Nononono!.. Don’t you dare to even think it.

It’s the fault of the religious and ignorant people that hunt them and kill them, because they are “cursed” by, instead of creations of God .

Liberals come to their rescue!i

I wanted an answer to Write4Us claim that many great artists of the past were transgender.

Your source was just an opinion piece about how renaissance art is supposedly gay because of male nudes – a nonsensical idea by the way. It says nothing about those artists being transgender.

[quote=“thatoneguy, post:57, topic:10200”]
Your source was just an opinion piece about how renaissance art is supposedly gay because of male nudes – a nonsensical idea by the way. It says nothing about those artists being transgender.

You don’t read the links do you? The links I provided are publications by “knowledgeable” historians.
Are you a knowledgeable historian or just prejudiced?

If someone is prejudiced against a particular group, they have an unreasonable dislike of them .
https://www.collinsdictionary.com/us/dictionary/english/prejudiced#

I was talking about LBGTQ in general.
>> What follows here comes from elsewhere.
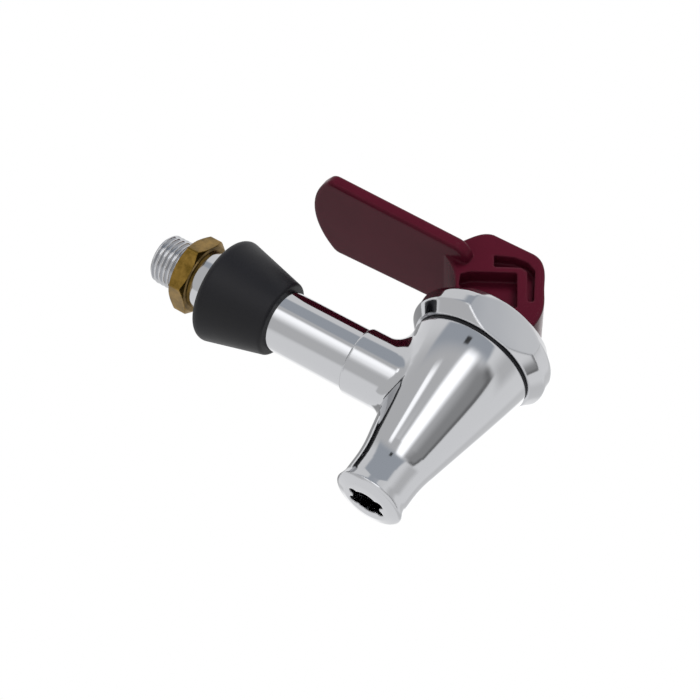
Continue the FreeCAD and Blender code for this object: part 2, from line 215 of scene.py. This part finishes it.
def turned_brass():
    material = new_material("turned_brass")
    tree = material.node_tree
    place = add(tree, "ShaderNodeTexCoord").outputs["Object"]
    film = add(tree, "ShaderNodeTexNoise", {
        "Vector": place, "Scale": per_metre(3.0), "Detail": 5.0, "Roughness": 0.65})
    spread = add(tree, "ShaderNodeMapRange", {
        "Value": film.outputs["Fac"], "From Min": 0.35, "From Max": 0.65})
    colour = add(tree, "ShaderNodeMix", {
        "Factor": spread.outputs["Result"], "A": linear("#66501F"), "B": linear("#957639")},
        data_type="RGBA")
    marks = add(tree, "ShaderNodeTexWave", {
        "Vector": place, "Scale": waves_per_metre(2.2), "Distortion": 0.4, "Detail": 1.0},
        wave_type="RINGS", rings_direction="Y")
    soft_edge = add(tree, "ShaderNodeBevel", {"Radius": 0.3 * MM}, samples=4)
    cut = add(tree, "ShaderNodeBump", {
        "Height": marks.outputs["Fac"], "Strength": 0.25, "Distance": 0.01 * MM,
        "Normal": soft_edge.outputs["Normal"]})
    brass = add(tree, "ShaderNodeBsdfPrincipled", {
        "Base Color": colour.outputs[2], "Metallic": 1.0, "Roughness": 0.32,
        "Normal": cut.outputs["Normal"]})
    add(tree, "ShaderNodeOutputMaterial", {"Surface": brass.outputs["BSDF"]})
    return material


brass = turned_brass()
print("made", brass.name, "with", len(brass.node_tree.nodes), "nodes")

# %% [markdown]
# ## Black rubber
# The cone and the gasket are moulded in nitrile rubber, black with a faint blue cast. The
# satin skin copies the fine spark-eroded grain of the mould, a quarter of a millimetre
# wide. Dust and handling make its gloss uneven, in patches 6 mm wide.

# %% Rubber


def moulded_rubber():
    material = new_material("moulded_nitrile_rubber")
    tree = material.node_tree
    place = add(tree, "ShaderNodeTexCoord").outputs["Object"]
    grain = add(tree, "ShaderNodeTexNoise", {
        "Vector": place, "Scale": per_metre(0.25), "Detail": 3.0, "Roughness": 0.6})
    dust = add(tree, "ShaderNodeTexNoise", {
        "Vector": place, "Scale": per_metre(6.0), "Detail": 4.0, "Roughness": 0.6})
    colour = add(tree, "ShaderNodeMix", {
        "Factor": dust.outputs["Fac"], "A": linear("#0F0F13"), "B": linear("#16161B")},
        data_type="RGBA")
    satin = add(tree, "ShaderNodeMapRange", {
        "Value": dust.outputs["Fac"], "To Min": 0.42, "To Max": 0.58})
    skin = add(tree, "ShaderNodeBump", {
        "Height": grain.outputs["Fac"], "Strength": 0.35, "Distance": 0.03 * MM})
    rubber = add(tree, "ShaderNodeBsdfPrincipled", {
        "Base Color": colour.outputs[2], "Roughness": satin.outputs["Result"], "IOR": 1.52,
        "Specular IOR Level": 0.25, "Normal": skin.outputs["Normal"]})
    add(tree, "ShaderNodeOutputMaterial", {"Surface": rubber.outputs["BSDF"]})
    return material


rubber = moulded_rubber()
print("made", rubber.name, "with", len(rubber.node_tree.nodes), "nodes")

# %% [markdown]
# ## Glossy maroon plastic
# The lever is moulded in ABS, coloured right through, in a polished mould. It has the slow
# sink and flow waves of a thick moulding, 12 mm wide, and edges rounded by a millimetre.
# Fingers have scuffed the gloss a little, in marks about a millimetre wide. The real skin
# hardly mirrors the tent, so the specular level is far below the usual half, and the colour
# stays deep.

# %% Maroon ABS


def maroon_abs():
    material = new_material("glossy_maroon_abs")
    tree = material.node_tree
    place = add(tree, "ShaderNodeTexCoord").outputs["Object"]
    flow = add(tree, "ShaderNodeTexNoise", {
        "Vector": place, "Scale": per_metre(12.0), "Detail": 2.0, "Roughness": 0.5})
    colour = add(tree, "ShaderNodeMix", {
        "Factor": flow.outputs["Fac"], "A": linear("#4B1322"), "B": linear("#551627")},
        data_type="RGBA")
    scuff = add(tree, "ShaderNodeTexNoise", {
        "Vector": place, "Scale": per_metre(1.2), "Detail": 5.0, "Roughness": 0.7})
    gloss = add(tree, "ShaderNodeMapRange", {
        "Value": scuff.outputs["Fac"], "To Min": 0.16, "To Max": 0.3})
    soft_edge = add(tree, "ShaderNodeBevel", {"Radius": 1.0 * MM}, samples=8)
    sink = add(tree, "ShaderNodeBump", {
        "Height": flow.outputs["Fac"], "Strength": 0.5, "Distance": 0.12 * MM,
        "Normal": soft_edge.outputs["Normal"]})
    plastic = add(tree, "ShaderNodeBsdfPrincipled", {
        "Base Color": colour.outputs[2], "Roughness": gloss.outputs["Result"], "IOR": 1.54,
        "Specular IOR Level": 0.05, "Normal": sink.outputs["Normal"]})
    add(tree, "ShaderNodeOutputMaterial", {"Surface": plastic.outputs["BSDF"]})
    return material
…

All of them are being persecuted, just for having different gender identification. Don’t parse, when it comes to an entire class of people that are being prejudiced against.
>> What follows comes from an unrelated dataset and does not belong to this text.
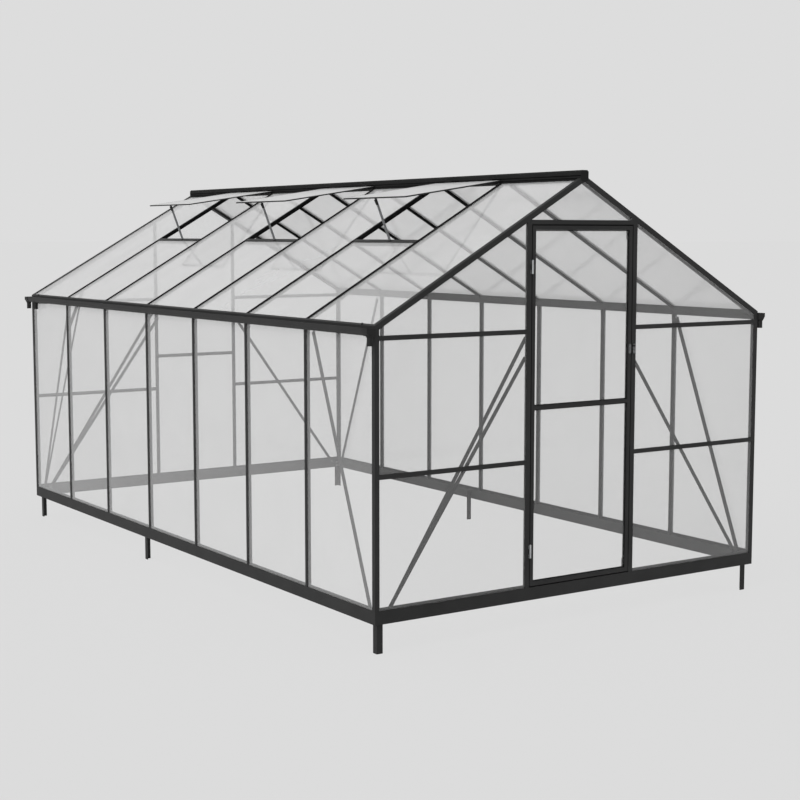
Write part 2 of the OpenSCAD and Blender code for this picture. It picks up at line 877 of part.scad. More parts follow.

Homoerotic art of any age is a definitive answer. Are you straight?
If you are, would you ever create a work of homoerotic art?

AFAIK, all homoerotic art was created by a person of LGBTQ orientation, and I am not talking about porno, which is not art.

You are responding to my response to CitizensChallenge. As for your links, they are from Ranker and some blogs. Absolutely not knowledgeable historians.

Male nudes in art are not automatically homoerotic. Nobody thinks that besides some gays with wild imaginations.